Secondly, it's very easy to blame this whole economic meltdown on Wall Street, but the blame needs to be shared by everyone. People talk about the banks adding too much debt to squeeze profits? How about all the Americans who have been irresponsibly using their credit cards and spending money that they don't have? People talk about the banks dicing and distributing exotic securities that they didn't really understand? How about all the Americans who greedily bought homes with 0% cash using those securities, trying to get something for nothing? And how about the federal government, watching all of this happen, happily collecting the fat taxes from both consumers and corporations and enjoying the goodwill given to the government during all financial booms.

Do you see the trend here? We're all guilty of the same sin - greed. And you would do well to try to calm the masses with your articles instead of inciting more anger, which only hurts the markets. If you think the fallout resulting from the failing of the rest of the American investment banks is going to be limited to the financial sector, you need to get a clue.

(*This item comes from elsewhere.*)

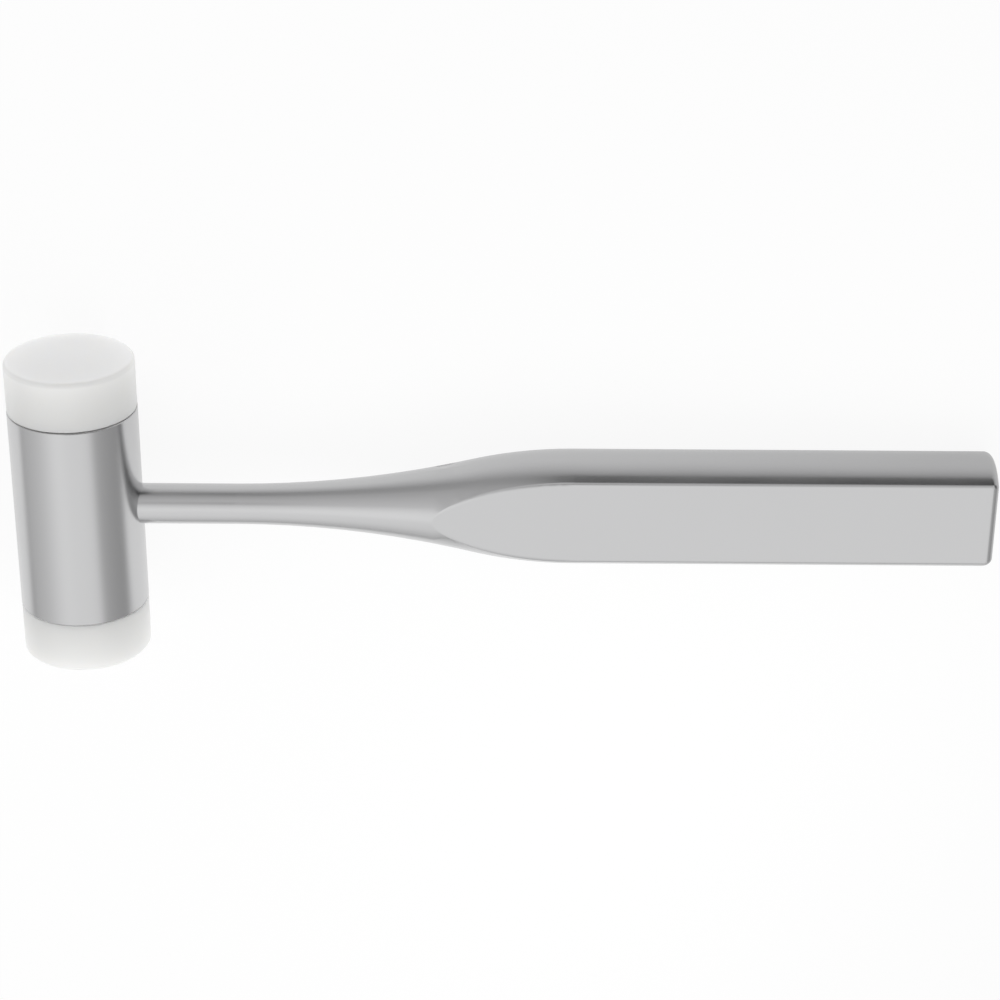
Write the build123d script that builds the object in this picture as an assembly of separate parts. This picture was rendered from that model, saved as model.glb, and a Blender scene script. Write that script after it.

This is not an isolated economic problem. Investment banks DO contribute to this economy and in the coming economic storm you'd better hope we have more of them rather than less.

Wake up from your ignorance and try to solve this problem instead of being part of it.

RE: "The ignorance of this article is simply astounding. Firstly, do you think the suffering of the people in finance that you’re grimly smiling about are the ones that made the decisions?"

You *do* realize that The Bingster gets paid per response, n'est pas?

How can our country survive with both legal and illegal immigration is growning in record numbers when surviving in a recession/depression grows worse and worse wih each day. We the people must support our own first. Our the land of freedom and/or opportunity may be gone forever. We must support our own to survive!